Get slices used to write xarray data to netcdf file in chunks.

static write_chunk(out_file, dset, chunk_slice, chunk_data, msg=None)[source]#

Add chunk to netcdf file.

classmethod write_netcdf_chunks(out_file, feature, data, chunks=None, max_workers=None, verbose=False)[source]#

Write netcdf chunks with delayed dask tasks.

classmethod write_netcdf(out_file, data, features='all', chunks=None, max_workers=None, mode='w', attrs=None, verbose=False)[source]#

Cache data to a netcdf file.

Parameters:
  • out_file (str) – Name of file to write. Must have a .nc extension.

  • data (Sup3rDataset) – Data to write to file. Comes from self.data, so a Sup3rDataset with coords attributes

  • features (str | list) – Names of feature(s) to write to file.

  • chunks (dict | None) – Chunk sizes for coordinate dimensions. e.g. {'south_north': 100, 'west_east': 100, 'time': 10} Can also include dataset specific values. e.g. {'windspeed': {'south_north': 100, 'west_east': 100, 'time': 10}}

  • max_workers (int | None) – Number of workers to use for parallel writing of chunks

  • mode (str) – Write mode for out_file. Defaults to write.

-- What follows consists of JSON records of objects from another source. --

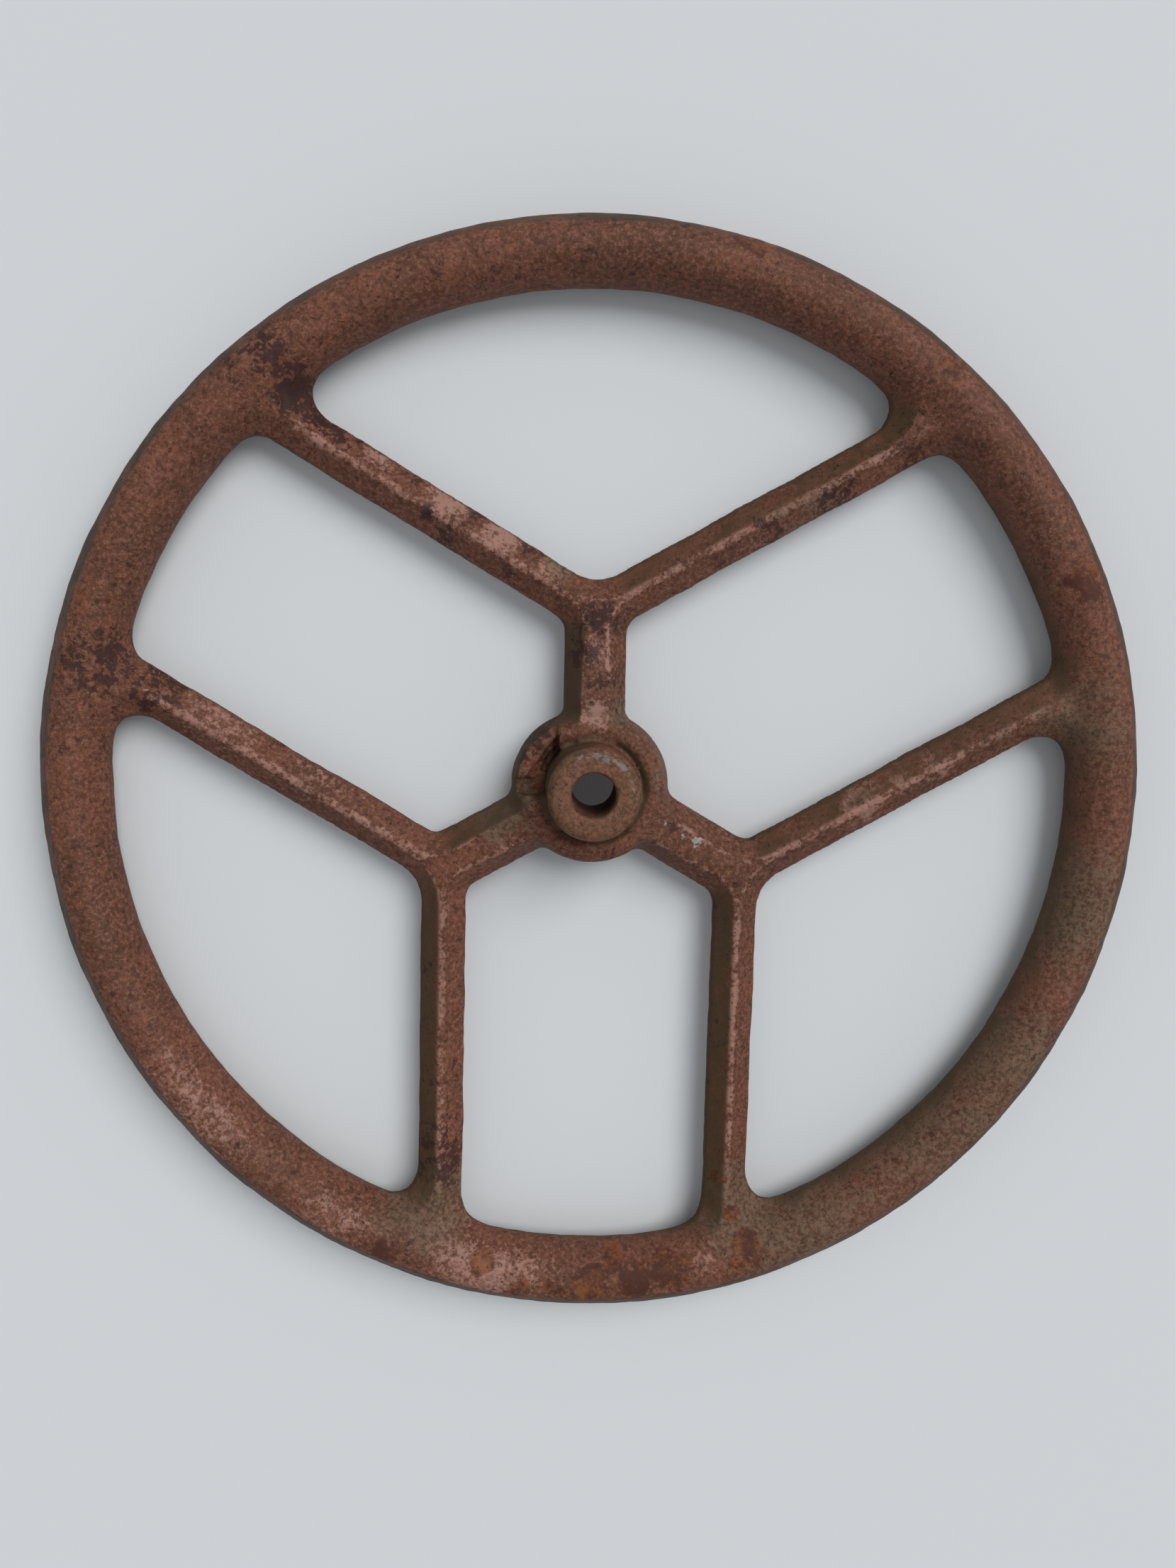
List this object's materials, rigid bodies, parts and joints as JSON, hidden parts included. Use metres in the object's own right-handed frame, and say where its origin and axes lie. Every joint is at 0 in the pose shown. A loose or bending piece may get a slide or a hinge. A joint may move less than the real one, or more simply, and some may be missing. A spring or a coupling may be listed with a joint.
{
  "type": "machine handwheel",
  "caption": "Cast handwheel with an oval rim, forked spokes and a bored hub boss, turned by hand to drive a machine shaft or screw.",
  "frame": {"origin": "on the bore axis, on the plane that the back of the rim rests on", "axes": "+Z along the bore towards the boss, +Y along the middle of the forked spoke that the lug on the flange stands beside"},
  "size_m": [0.4, 0.4, 0.047],
  "materials": {
    "casting": "worn red-brown iron-oxide paint over rough cast iron, with grime, chips and rust"
  },
  "bodies": {
    "root": {"handwheel": "casting"}
  },
  "joints": []
}
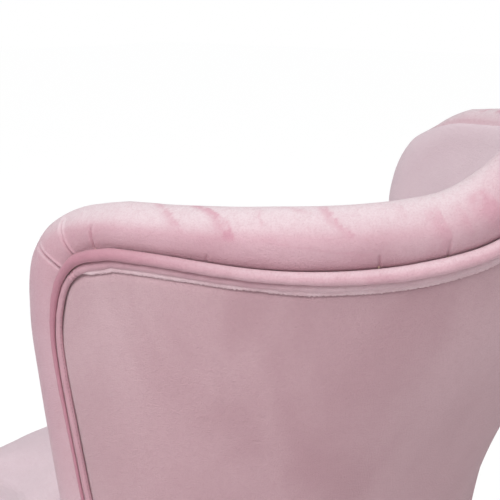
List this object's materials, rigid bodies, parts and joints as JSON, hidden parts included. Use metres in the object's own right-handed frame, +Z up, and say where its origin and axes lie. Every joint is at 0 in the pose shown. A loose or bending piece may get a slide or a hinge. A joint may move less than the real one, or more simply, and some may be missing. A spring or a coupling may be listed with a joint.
{
  "type": "glider nursery chair",
  "caption": "Upholstered tub chair for a nursery that glides on swing links and turns on a ring base, with a padded roll and twin piping round its edge.",
  "frame": {"origin": "on the floor, under the middle of the chair's footprint", "axes": "+Z up, the chair faces -Y, its right arm is on the +X side"},
  "size_m": [0.7712, 0.7214, 1.0057],
  "materials": {
    "velvet": "soft pale pink velvet with a short nap",
    "webbing": "dark woven elastic",
    "felt": "grey needled felt",
    "birch_ply": "raw birch plywood",
    "beech": "satin lacquered beech",
    "black_steel": "satin black powder coat",
    "zinc_steel": "zinc plated steel",
    "nylon": "natural nylon",
    "pad_rubber": "black rubber"
  },
  "bodies": {
    "base": {"floor_glides": "pad_rubber", "base_ring": "beech", "base_cross": "black_steel", "ring_screws": "zinc_steel", "lower_bearing_plate": "zinc_steel", "bearing_cage": "nylon", "king_bolt": "zinc_steel", "king_nut": "zinc_steel"},
    "swivel": {"swivel_plate": "zinc_steel", "plate_bolts": "zinc_steel", "carrier_frame": "black_steel", "stop_studs": "pad_rubber", "upper_pivot_pins": "zinc_steel", "hanger_front_right": "black_steel", "hanger_front_left": "black_steel", "hanger_rear_right": "black_steel", "hanger_rear_left": "black_steel"},
    "front_links": {"link_front_right": "zinc_steel", "link_front_left": "zinc_steel", "front_link_bushes": "nylon"},
    "rear_links": {"link_rear_right": "zinc_steel", "link_rear_left": "zinc_steel", "rear_link_bushes": "nylon"},
    "seat_unit": {"lower_pivot_pins": "zinc_steel", "bracket_screws": "zinc_steel", "front_rail": "birch_ply", "back_rail": "birch_ply", "corner_blocks": "birch_ply", "seat_webbing": "webbing", "deck_pad": "felt", "seat_cushion": "velvet", "front_border": "velvet", "back_board": "birch_ply", "back_top_rail": "birch_ply", "back_pad": "velvet", "edge_roll": "velvet", "outer_panel": "velvet", "welt_outer": "velvet", "welt_inner": "velvet", "seat_bracket_front_right": "black_steel", "seat_bracket_front_left": "black_steel", "seat_bracket_rear_right": "black_steel", "seat_bracket_rear_left": "black_steel", "side_rail_right": "birch_ply", "side_rail_left": "birch_ply", "runner_right": "birch_ply", "runner_left": "birch_ply", "arm_board_right": "birch_ply", "arm_board_left": "birch_ply", "arm_frame_right": "birch_ply", "arm_frame_left": "birch_ply", "wing_post_right": "birch_ply", "wing_post_left": "birch_ply", "arm_pad_right": "velvet", "arm_pad_left": "velvet"}
  },
  "joints": [
    {"name": "swivel_turn", "type": "hinge", "parent": "base", "child": "swivel", "pos_m": [0, -0.053, 0.044], "axis": [0, 0, 1], "continuous": true},
    {"name": "front_link_swing", "type": "hinge", "parent": "swivel", "child": "front_links", "pos_m": [0, -0.234, 0.192], "axis": [1, 0, 0], "range_deg": [-24, 24]},
    {"name": "seat_level", "type": "hinge", "parent": "front_links", "child": "seat_unit", "pos_m": [0, -0.234, 0.08], "axis": [1, 0, 0], "range_deg": [-24, 24]},
    {"name": "rear_link_swing", "type": "hinge", "parent": "swivel", "child": "rear_links", "pos_m": [0, -0.078, 0.192], "axis": [1, 0, 0], "range_deg": [-24, 24]}
  ],
  "couplings": [
    {"joint": "seat_level", "follows": "front_link_swing", "ratio": -1},
    {"joint": "rear_link_swing", "follows": "front_link_swing", "ratio": 1}
  ]
}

  • attrs (dict | None) – Optional attributes to write to file. Can specify dataset specific attributes by adding a dictionary with the dataset name as a key. e.g. {**global_attrs, dset: {…}}

  • verbose (bool) – Whether to log output after each chunk is written.

property data#

Return underlying data.

Returns:

Sup3rDataset

See also

wrap()

post_init_log(args_dict=None)#

Log additional arguments after initialization.

property shape#

Get shape of underlying data.

wrap(data)#

Return a Sup3rDataset object or tuple of such. This is a tuple when the .data attribute belongs to a Collection object like BatchHandler. Otherwise this is Sup3rDataset object, which is either a wrapped 2-tuple or 1-tuple (e.g. len(data) == 2 or len(data) == 1). This is a 2-tuple when .data belongs to a dual container object like DualSampler and a 1-tuple otherwise.